-- Task prompt --
Write out the whole listing again, exactly.

-- Dataset extract --
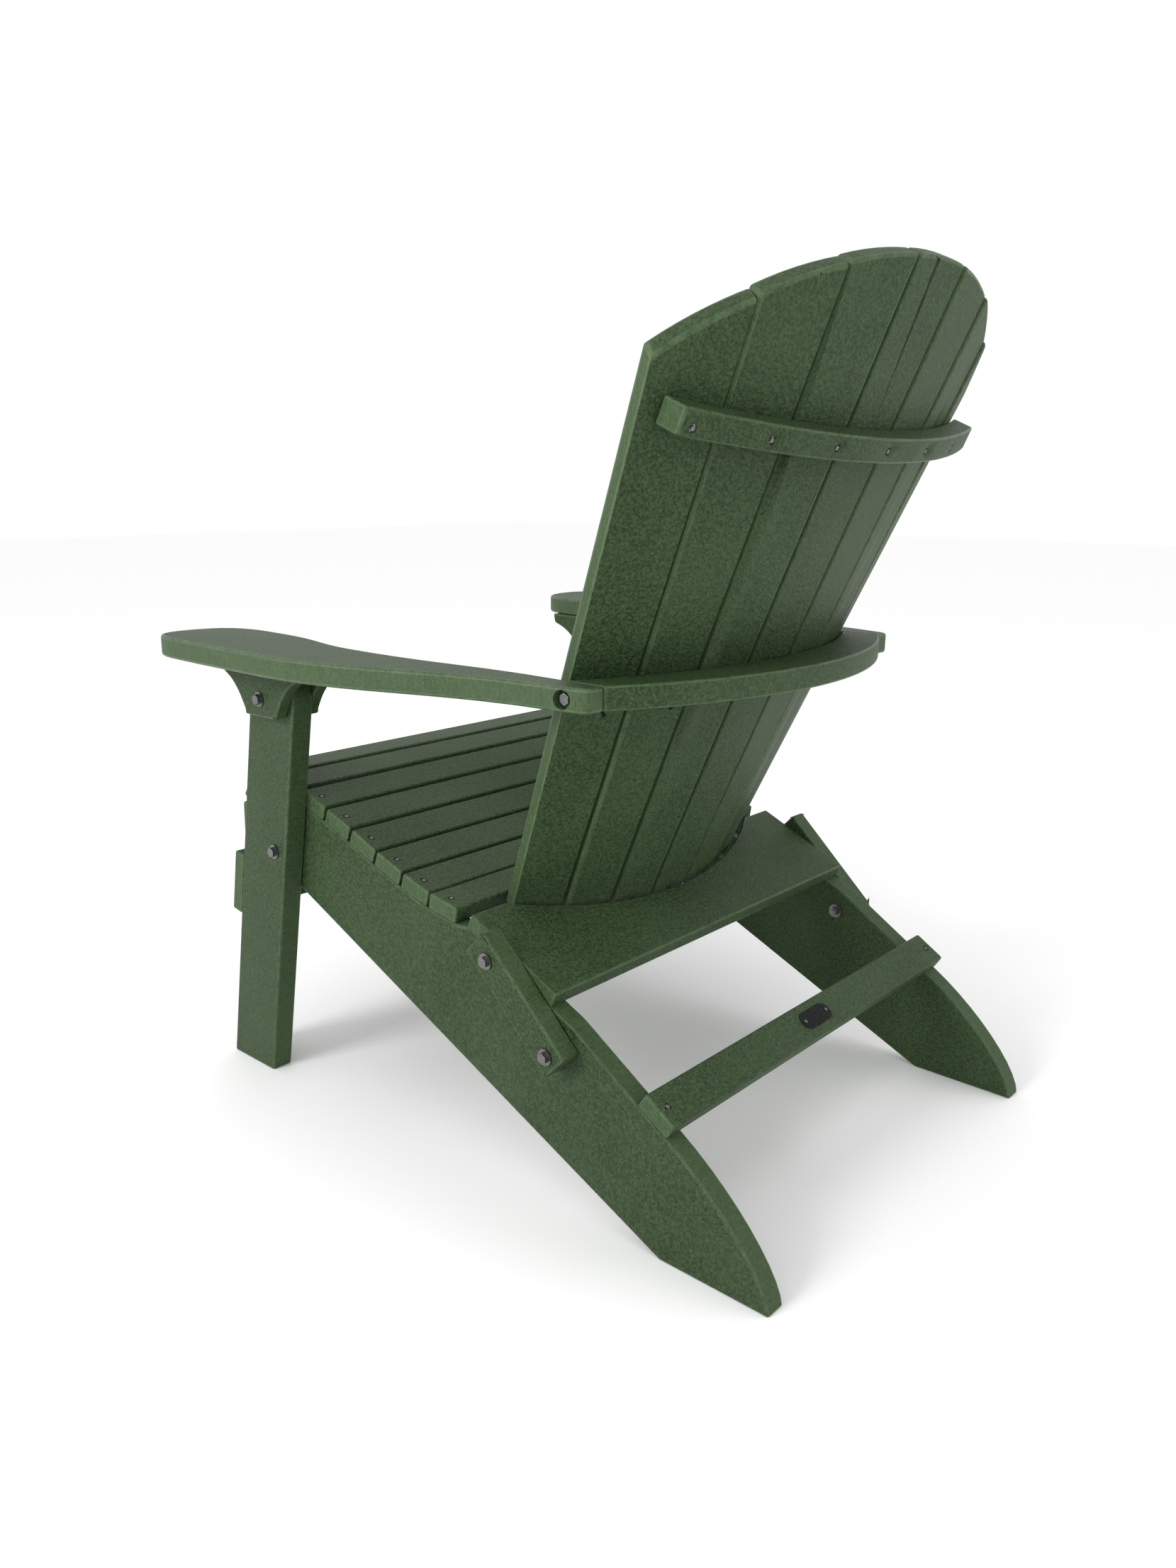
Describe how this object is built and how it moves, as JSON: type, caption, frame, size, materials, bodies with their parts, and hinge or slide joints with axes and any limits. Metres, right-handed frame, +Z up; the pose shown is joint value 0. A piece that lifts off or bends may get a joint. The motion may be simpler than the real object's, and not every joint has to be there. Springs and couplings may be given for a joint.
{
  "type": "folding adirondack chair",
  "caption": "Folding adirondack garden chair: fanned slat back, sloping slat seat on two rails, broad arms on hinged front legs and a linkage that folds the back over the seat.",
  "frame": {"origin": "on the floor, at the middle of the footprint box", "axes": "+Z up, the chair faces -Y, +X is the sitter's left"},
  "size_m": [0.7806, 0.84, 0.9618],
  "materials": {
    "green_lumber": "matte, fine pebble grain, dark green recycled plastic lumber",
    "arm_lumber": "satin, worn smooth on the flats, dark green recycled plastic lumber",
    "fastener_steel": "dull stainless steel",
    "badge_black": "gloss black, blank"
  },
  "bodies": {
    "seat_frame": {"left_seat_rail": "green_lumber", "right_seat_rail": "green_lumber", "seat_slat_1": "green_lumber", "seat_slat_2": "green_lumber", "seat_slat_3": "green_lumber", "seat_slat_4": "green_lumber", "seat_slat_5": "green_lumber", "seat_slat_6": "green_lumber", "seat_slat_7": "green_lumber", "seat_slat_8": "green_lumber", "nose_slat": "green_lumber", "front_rail_slat": "green_lumber", "rear_bar": "green_lumber", "badge_plate": "badge_black", "badge_rivets": "fastener_steel", "seat_screws": "fastener_steel", "rail_end_screws": "fastener_steel", "leg_pivot_bolts": "fastener_steel", "leg_pivot_nuts": "fastener_steel", "link_lower_bolts": "fastener_steel", "link_lower_nuts": "fastener_steel"},
    "front_legs": {"left_front_leg": "green_lumber", "right_front_leg": "green_lumber", "front_apron": "green_lumber", "apron_screws": "fastener_steel", "bracket_sleeves": "fastener_steel"},
    "left_arm": {"left_arm": "arm_lumber", "left_outer_bracket": "green_lumber", "left_inner_bracket": "green_lumber", "left_bracket_bolt": "fastener_steel", "left_bracket_nut": "fastener_steel", "left_bracket_screws": "fastener_steel"},
    "right_arm": {"right_arm": "arm_lumber", "right_outer_bracket": "green_lumber", "right_inner_bracket": "green_lumber", "right_bracket_bolt": "fastener_steel", "right_bracket_nut": "fastener_steel", "right_bracket_screws": "fastener_steel"},
    "back": {"back_slat_1": "green_lumber", "back_slat_2": "green_lumber", "back_slat_3": "green_lumber", "back_slat_4": "green_lumber", "back_slat_5": "green_lumber", "back_slat_6": "green_lumber", "back_slat_7": "green_lumber", "lower_crosspiece": "green_lumber", "arm_crosspiece": "green_lumber", "top_rail": "green_lumber", "top_rail_screws": "fastener_steel", "arm_level_screws": "fastener_steel", "lower_back_screws": "fastener_steel", "arm_pivot_bolts": "fastener_steel", "link_upper_bolts": "fastener_steel"},
    "left_link": {"left_link": "green_lumber"},
    "right_link": {"right_link": "green_lumber"}
  },
  "joints": [
    {"name": "back_fold", "type": "hinge", "parent": "left_link", "child": "back", "pos_m": [0.298, 0.07514, 0.26708], "axis": [1, 0, 0], "range_deg": [0, 154]},
    {"name": "left_link_swing", "type": "hinge", "parent": "seat_frame", "child": "left_link", "pos_m": [0.298, 0.16, 0.187], "axis": [1, 0, 0], "range_deg": [-75, 0]},
    {"name": "right_link_swing", "type": "hinge", "parent": "seat_frame", "child": "right_link", "pos_m": [-0.298, 0.16, 0.187], "axis": [1, 0, 0], "range_deg": [-75, 0]},
    {"name": "left_arm_swing", "type": "hinge", "parent": "back", "child": "left_arm", "pos_m": [0.2765, 0.16802, 0.5525], "axis": [1, 0, 0], "range_deg": [-72.44, 0]},
    {"name": "right_arm_swing", "type": "hinge", "parent": "back", "child": "right_arm", "pos_m": [-0.2765, 0.16802, 0.5525], "axis": [1, 0, 0], "range_deg": [-72.44, 0]},
    {"name": "front_leg_fold", "type": "hinge", "parent": "seat_frame", "child": "front_legs", "pos_m": [0, -0.2963, 0.30799], "axis": [1, 0, 0], "range_deg": [0, 86.43]}
  ],
  "couplings": [
    {"joint": "left_link_swing", "follows": "back_fold", "ratio": -0.48701},
    {"joint": "right_link_swing", "follows": "back_fold", "ratio": -0.48701},
    {"joint": "left_arm_swing", "follows": "back_fold", "ratio": -0.47039},
    {"joint": "right_arm_swing", "follows": "back_fold", "ratio": -0.47039},
    {"joint": "front_leg_fold", "follows": "back_fold", "ratio": 0.56123}
  ]
}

-- The completed task --
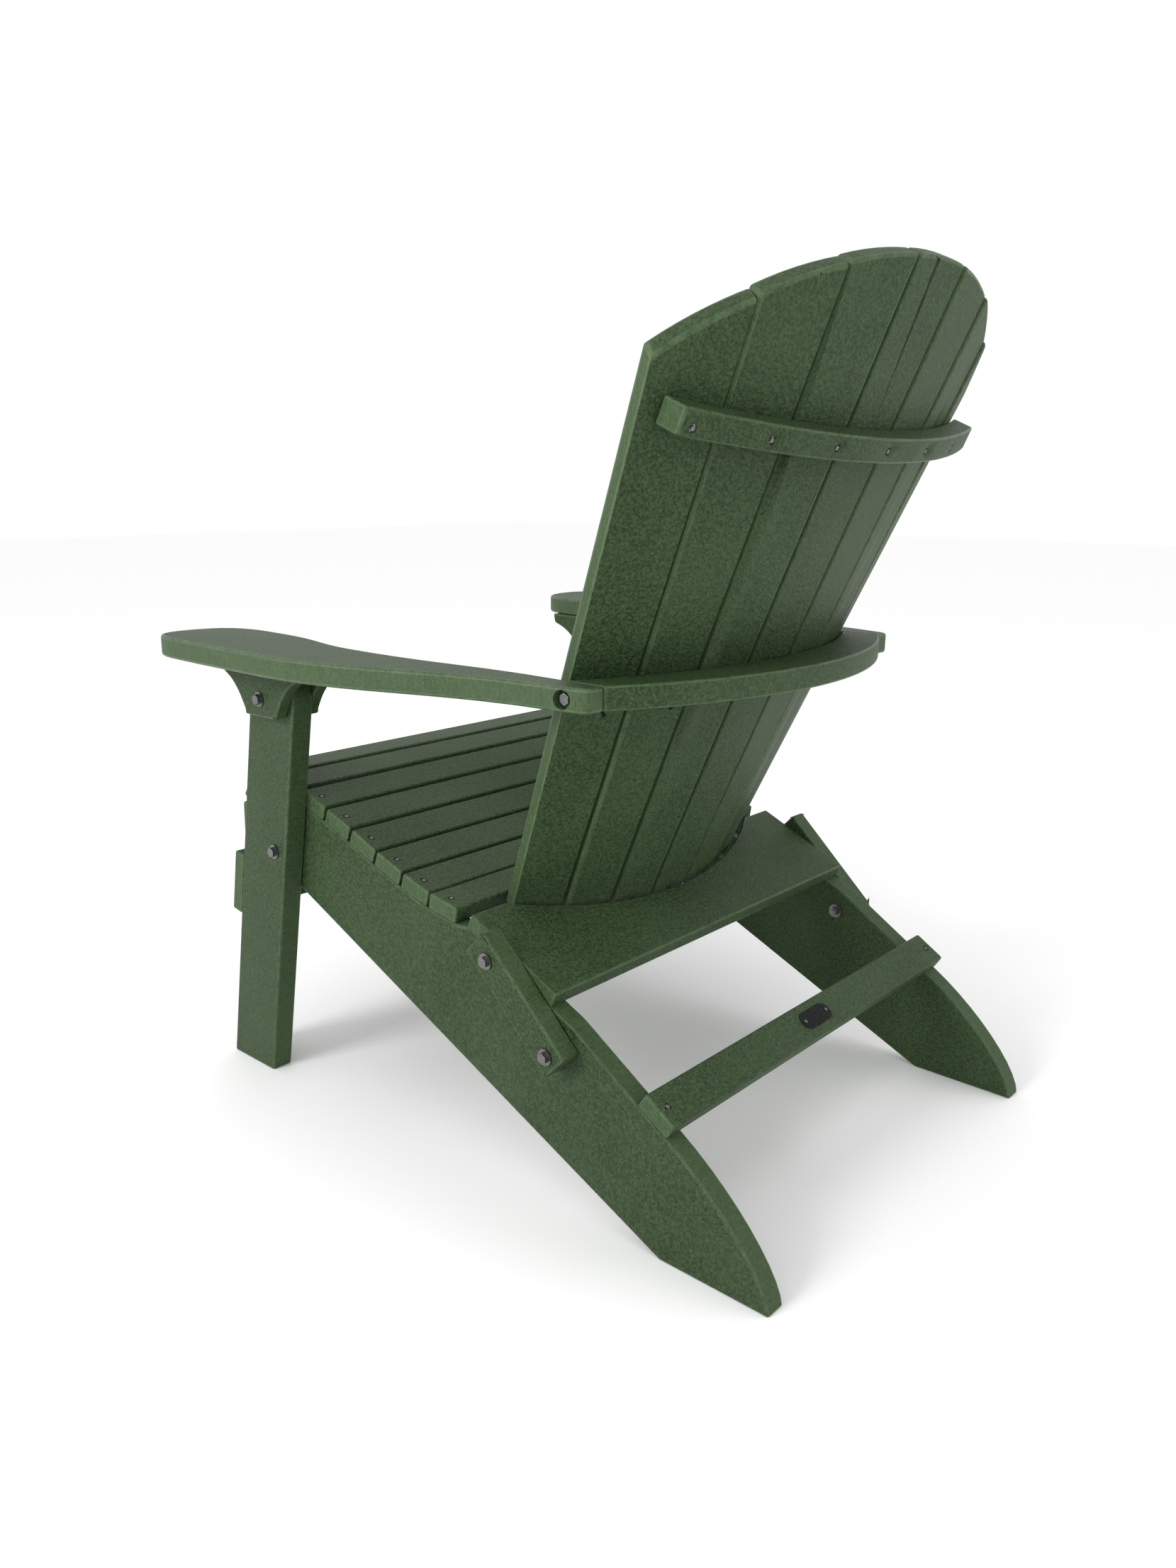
Describe how this object is built and how it moves, as JSON: type, caption, frame, size, materials, bodies with their parts, and hinge or slide joints with axes and any limits. Metres, right-handed frame, +Z up; the pose shown is joint value 0. A piece that lifts off or bends may get a joint. The motion may be simpler than the real object's, and not every joint has to be there. Springs and couplings may be given for a joint.
{
  "type": "folding adirondack chair",
  "caption": "Folding adirondack garden chair: fanned slat back, sloping slat seat on two rails, broad arms on hinged front legs and a linkage that folds the back over the seat.",
  "frame": {"origin": "on the floor, at the middle of the footprint box", "axes": "+Z up, the chair faces -Y, +X is the sitter's left"},
  "size_m": [0.7806, 0.84, 0.9618],
  "materials": {
    "green_lumber": "matte, fine pebble grain, dark green recycled plastic lumber",
    "arm_lumber": "satin, worn smooth on the flats, dark green recycled plastic lumber",
    "fastener_steel": "dull stainless steel",
    "badge_black": "gloss black, blank"
  },
  "bodies": {
    "seat_frame": {"left_seat_rail": "green_lumber", "right_seat_rail": "green_lumber", "seat_slat_1": "green_lumber", "seat_slat_2": "green_lumber", "seat_slat_3": "green_lumber", "seat_slat_4": "green_lumber", "seat_slat_5": "green_lumber", "seat_slat_6": "green_lumber", "seat_slat_7": "green_lumber", "seat_slat_8": "green_lumber", "nose_slat": "green_lumber", "front_rail_slat": "green_lumber", "rear_bar": "green_lumber", "badge_plate": "badge_black", "badge_rivets": "fastener_steel", "seat_screws": "fastener_steel", "rail_end_screws": "fastener_steel", "leg_pivot_bolts": "fastener_steel", "leg_pivot_nuts": "fastener_steel", "link_lower_bolts": "fastener_steel", "link_lower_nuts": "fastener_steel"},
    "front_legs": {"left_front_leg": "green_lumber", "right_front_leg": "green_lumber", "front_apron": "green_lumber", "apron_screws": "fastener_steel", "bracket_sleeves": "fastener_steel"},
    "left_arm": {"left_arm": "arm_lumber", "left_outer_bracket": "green_lumber", "left_inner_bracket": "green_lumber", "left_bracket_bolt": "fastener_steel", "left_bracket_nut": "fastener_steel", "left_bracket_screws": "fastener_steel"},
    "right_arm": {"right_arm": "arm_lumber", "right_outer_bracket": "green_lumber", "right_inner_bracket": "green_lumber", "right_bracket_bolt": "fastener_steel", "right_bracket_nut": "fastener_steel", "right_bracket_screws": "fastener_steel"},
    "back": {"back_slat_1": "green_lumber", "back_slat_2": "green_lumber", "back_slat_3": "green_lumber", "back_slat_4": "green_lumber", "back_slat_5": "green_lumber", "back_slat_6": "green_lumber", "back_slat_7": "green_lumber", "lower_crosspiece": "green_lumber", "arm_crosspiece": "green_lumber", "top_rail": "green_lumber", "top_rail_screws": "fastener_steel", "arm_level_screws": "fastener_steel", "lower_back_screws": "fastener_steel", "arm_pivot_bolts": "fastener_steel", "link_upper_bolts": "fastener_steel"},
    "left_link": {"left_link": "green_lumber"},
    "right_link": {"right_link": "green_lumber"}
  },
  "joints": [
    {"name": "back_fold", "type": "hinge", "parent": "left_link", "child": "back", "pos_m": [0.298, 0.07514, 0.26708], "axis": [1, 0, 0], "range_deg": [0, 154]},
    {"name": "left_link_swing", "type": "hinge", "parent": "seat_frame", "child": "left_link", "pos_m": [0.298, 0.16, 0.187], "axis": [1, 0, 0], "range_deg": [-75, 0]},
    {"name": "right_link_swing", "type": "hinge", "parent": "seat_frame", "child": "right_link", "pos_m": [-0.298, 0.16, 0.187], "axis": [1, 0, 0], "range_deg": [-75, 0]},
    {"name": "left_arm_swing", "type": "hinge", "parent": "back", "child": "left_arm", "pos_m": [0.2765, 0.16802, 0.5525], "axis": [1, 0, 0], "range_deg": [-72.44, 0]},
    {"name": "right_arm_swing", "type": "hinge", "parent": "back", "child": "right_arm", "pos_m": [-0.2765, 0.16802, 0.5525], "axis": [1, 0, 0], "range_deg": [-72.44, 0]},
    {"name": "front_leg_fold", "type": "hinge", "parent": "seat_frame", "child": "front_legs", "pos_m": [0, -0.2963, 0.30799], "axis": [1, 0, 0], "range_deg": [0, 86.43]}
  ],
  "couplings": [
    {"joint": "left_link_swing", "follows": "back_fold", "ratio": -0.48701},
    {"joint": "right_link_swing", "follows": "back_fold", "ratio": -0.48701},
    {"joint": "left_arm_swing", "follows": "back_fold", "ratio": -0.47039},
    {"joint": "right_arm_swing", "follows": "back_fold", "ratio": -0.47039},
    {"joint": "front_leg_fold", "follows": "back_fold", "ratio": 0.56123}
  ]
}